Character development is an important part of making a story feel real, and unfortunately, 21st Century Doctor Who has often skimped on this. According to The Writer's Tale, RTD likes to delineate a character in three words. As a result, his characters tend to be shallow and static. In his first term as showrunner, the only companion he gave significant development to was Donna, and he ended her story the first time round by undoing all her character development. At least he tried to right this in the 60th Anniversary specials. Steven Morrat's companion characters, Amy, Rory and Clara, were much better developed. We got to know them, we saw where they were coming from, and what their lives outside the TARDIS were like. We learnt how travelling with the Doctor changed them - sometimes for the better, sometimes for the worse. Clara's inherent compassion and her growing recklessness made her death in Face the Raven a shockingly logical end for her character.

Doctor Who has a long, complex and sometimes contradictory history, and has always worn its continuity lightly. However, it's important to retain some sense of coherence, and to this end writers should respect the work of their predecessors. You shouldn't contradict previous stories unless they're really terrible. Artibrarily retconning the Doctor's entire backstory, as Chris Chibnall did with the Timeless Child story arc, added nothing.
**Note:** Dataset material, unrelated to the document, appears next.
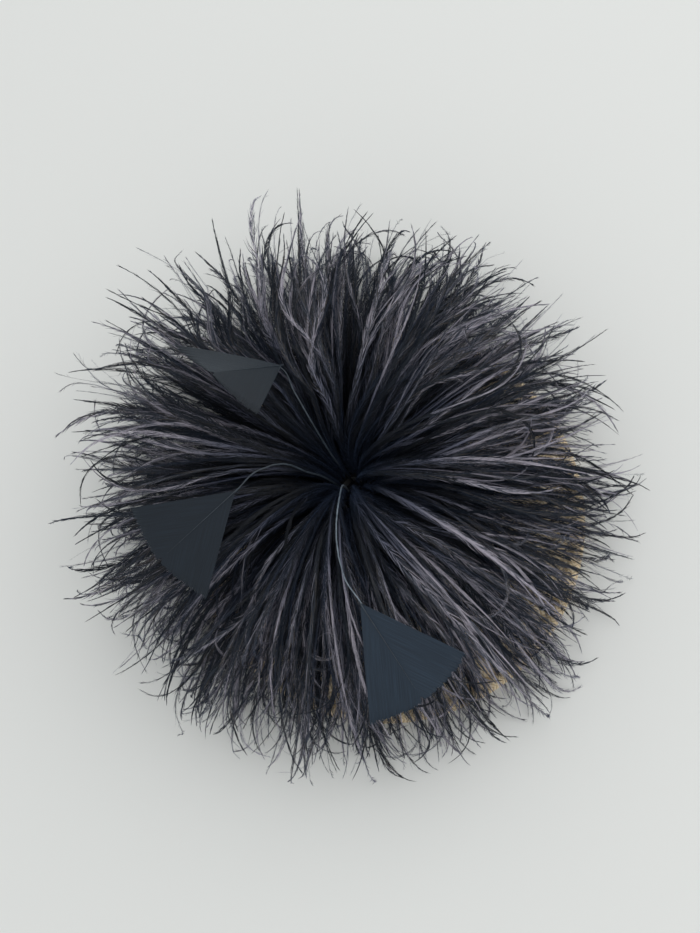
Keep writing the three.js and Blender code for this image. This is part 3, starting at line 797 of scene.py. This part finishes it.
def spun(name, profile, middle, steps=SPIN_STEPS, sharp=40):
    """Spins a profile of (radius, height) points about the upright axis through middle."""
    bm = bmesh.new()
    chain = [bm.verts.new(middle + Vector((radius, 0, height))) for radius, height in profile]
    edges = [bm.edges.new(pair) for pair in zip(chain, chain[1:])]
    bmesh.ops.spin(bm, geom=chain + edges, cent=middle, axis=(0, 0, 1), angle=2 * math.pi, steps=steps,
                   use_merge=True)
    bmesh.ops.remove_doubles(bm, verts=bm.verts, dist=0.01 * MM)
    bmesh.ops.recalc_face_normals(bm, faces=bm.faces)
    ring = bm.loops.layers.uv.new("rows")
    for face in bm.faces:
        centre = face.calc_center_median() - middle
        heading = math.atan2(centre.y, centre.x)
        for loop in face.loops:
            place = loop.vert.co - middle
            radius = math.hypot(place.x, place.y)
            turn = math.atan2(place.y, place.x) if radius > 0.1 * MM else heading
            turn -= 2 * math.pi * round((turn - heading) / (2 * math.pi))
            loop[ring].uv = (turn * BASE_R / MM, radius / MM)
    piece = object_from(mesh_from(name, bm))
    smooth(piece, sharp)
    return piece


print("straw base across, mm:", round(2 * BASE_R / MM, 1))

# %% Plaited straw material
# Split wheat straw, plaited and sewn: a glossy skin over pale gold, with painted shade darkening the hollows
# between the stalks.
# The sizes are in mm: the width of a row of braid and the step of its plait, then those of the folded binding
ROW_W = 6.0
PLAIT_PITCH = 1.9
BINDING_ROW_W = 3.0
BINDING_PITCH = 1.5


def straw_material(name, pale, dark, row_width, pitch):
    """Plaited straw: chevrons across each row, pitch mm apart, with stalks of several golds and painted shade
    in the hollows between them.
    """
    material, shader = new_material(name, Roughness=0.5, Coat_Weight=0.15, Coat_Roughness=0.35)
    spread = add_node(material, "ShaderNodeSeparateXYZ")
    rows_map = add_node(material, "ShaderNodeUVMap", {"uv_map": "rows"}).outputs["UV"]
    material.node_tree.links.new(rows_map, spread.inputs["Vector"])
    math_node = "ShaderNodeMath"
    row = add_node(material, math_node, {"operation": "DIVIDE", 1: row_width}, {0: spread.outputs["Y"]})
    part = add_node(material, math_node, {"operation": "PINGPONG", 1: 0.5}, {0: row.outputs[0]})
    slant = add_node(material, math_node, {"operation": "MULTIPLY_ADD", 1: row_width},
                     {0: part.outputs[0], 2: spread.outputs["X"]})
    stalks = add_node(material, math_node, {"operation": "MULTIPLY", 1: math.pi / pitch},
                      {0: slant.outputs[0]})
    wave = add_node(material, math_node, {"operation": "SINE"}, {0: stalks.outputs[0]})
    height = add_node(material, math_node, {"operation": "ABSOLUTE"}, {0: wave.outputs[0]})
    noise = add_node(material, "ShaderNodeTexNoise", {"Scale": 0.9, "Detail": 3.0}, {"Vector": rows_map})
    # Colour follows the plait's height times a noise: the low hollows between stalks get painted shade, and
    # the noise gives the stalks their own golds.
    hollow_shade_and_tone = add_node(material, math_node, {"operation": "MULTIPLY"},
                    {0: height.outputs[0], 1: noise.outputs["Fac"]})
    colour = ramp(material, hollow_shade_and_tone.outputs[0], [(0.02, dark), (0.25, "#e8d2ab"), (0.6, pale)])
    material.node_tree.links.new(colour, shader.inputs["Base Color"])
    bump = add_node(material, "ShaderNodeBump", {"Strength": 0.7, "Distance": 0.5 * MM},
                    {"Height": height.outputs[0]})
    material.node_tree.links.new(bump.outputs["Normal"], shader.inputs["Normal"])
    return material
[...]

An ordinary Time Lord who ran away and got involved in the wider universe is a better backstory than a mysterious immortal being who the Time Lords got their powers by experimenting on. And what did it give us? A mess of contradictions, a character who claims to be the Doctor but has none of the Doctor's values, and an episode that consists of one third the irrelevant life story of a boring Irish policeman, one third the Master giving a pointless infodump, and one third the worst Cybermen story ever made. The Timeless Child belongs in the same bin as "I'm half human on my mother's side."

It's a big, strange, scary, wonderful universe out there, and we've got a TARDIS. Let's go and explore it.

Good worldbuilding makes good stories.